*Written request*
Exactly the lines from the start of the data through the line containing "from math import" should be output, with both ends kept and nothing added.

*Dataset excerpt*
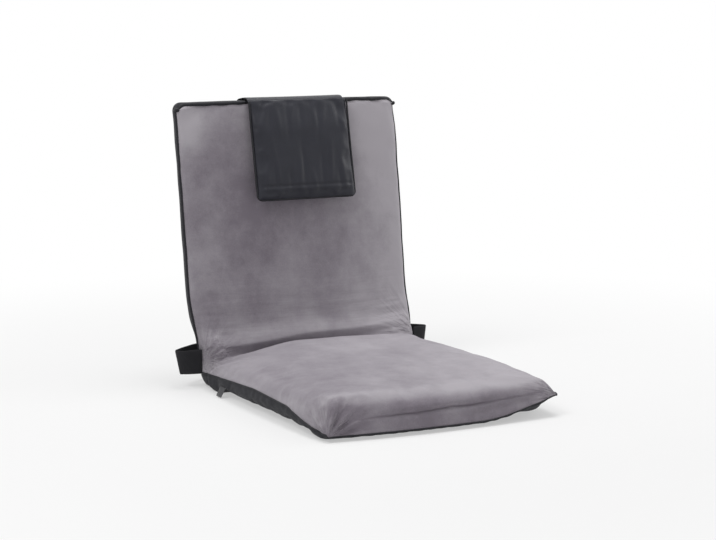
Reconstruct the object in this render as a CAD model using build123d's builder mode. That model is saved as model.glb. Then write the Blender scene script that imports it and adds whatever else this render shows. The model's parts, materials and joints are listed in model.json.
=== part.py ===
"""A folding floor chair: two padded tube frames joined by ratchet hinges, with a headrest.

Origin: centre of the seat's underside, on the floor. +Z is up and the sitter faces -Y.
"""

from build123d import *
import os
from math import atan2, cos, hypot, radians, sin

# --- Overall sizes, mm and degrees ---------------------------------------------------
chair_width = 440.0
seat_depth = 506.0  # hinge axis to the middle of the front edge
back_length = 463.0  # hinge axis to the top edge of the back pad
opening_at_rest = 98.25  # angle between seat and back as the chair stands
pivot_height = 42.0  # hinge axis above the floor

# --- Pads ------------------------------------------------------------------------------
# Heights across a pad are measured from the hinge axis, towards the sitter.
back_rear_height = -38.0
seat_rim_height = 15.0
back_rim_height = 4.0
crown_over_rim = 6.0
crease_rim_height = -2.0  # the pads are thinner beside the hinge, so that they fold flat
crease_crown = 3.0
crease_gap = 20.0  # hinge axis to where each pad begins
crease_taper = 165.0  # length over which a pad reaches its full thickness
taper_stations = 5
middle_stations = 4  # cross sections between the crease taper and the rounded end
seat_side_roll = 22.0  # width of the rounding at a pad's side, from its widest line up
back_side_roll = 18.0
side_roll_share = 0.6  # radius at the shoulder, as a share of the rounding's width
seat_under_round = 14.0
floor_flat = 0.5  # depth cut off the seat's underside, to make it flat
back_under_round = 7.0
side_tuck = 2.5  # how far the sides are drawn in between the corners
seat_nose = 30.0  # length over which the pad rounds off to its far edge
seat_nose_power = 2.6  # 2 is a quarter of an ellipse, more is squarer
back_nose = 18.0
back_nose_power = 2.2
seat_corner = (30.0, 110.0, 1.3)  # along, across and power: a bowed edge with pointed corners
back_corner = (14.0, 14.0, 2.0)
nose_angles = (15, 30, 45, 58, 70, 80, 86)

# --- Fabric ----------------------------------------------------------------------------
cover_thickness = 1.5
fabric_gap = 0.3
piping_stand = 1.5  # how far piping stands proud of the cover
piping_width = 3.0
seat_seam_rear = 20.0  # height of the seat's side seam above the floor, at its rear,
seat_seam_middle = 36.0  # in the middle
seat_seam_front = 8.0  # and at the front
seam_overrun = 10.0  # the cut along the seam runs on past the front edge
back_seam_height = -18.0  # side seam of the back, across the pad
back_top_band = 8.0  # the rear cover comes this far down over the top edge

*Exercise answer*
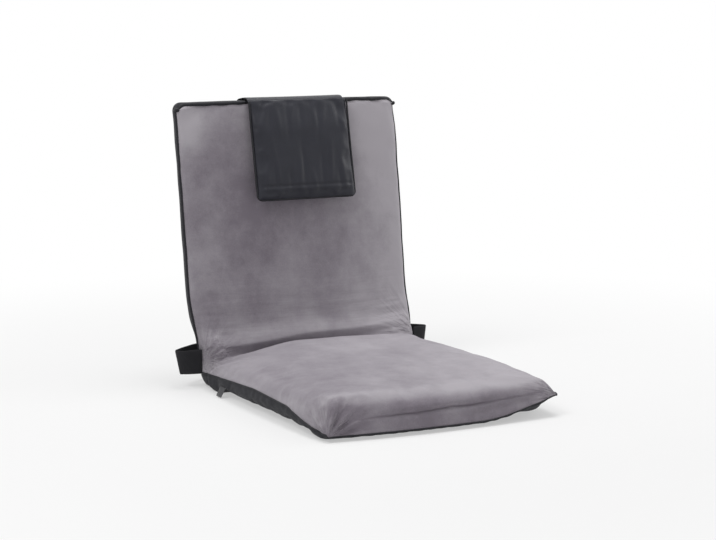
Reconstruct the object in this render as a CAD model using build123d's builder mode. That model is saved as model.glb. Then write the Blender scene script that imports it and adds whatever else this render shows. The model's parts, materials and joints are listed in model.json.
=== part.py ===
"""A folding floor chair: two padded tube frames joined by ratchet hinges, with a headrest.

Origin: centre of the seat's underside, on the floor. +Z is up and the sitter faces -Y.
"""

from build123d import *
import os
from math import atan2, cos, hypot, radians, sin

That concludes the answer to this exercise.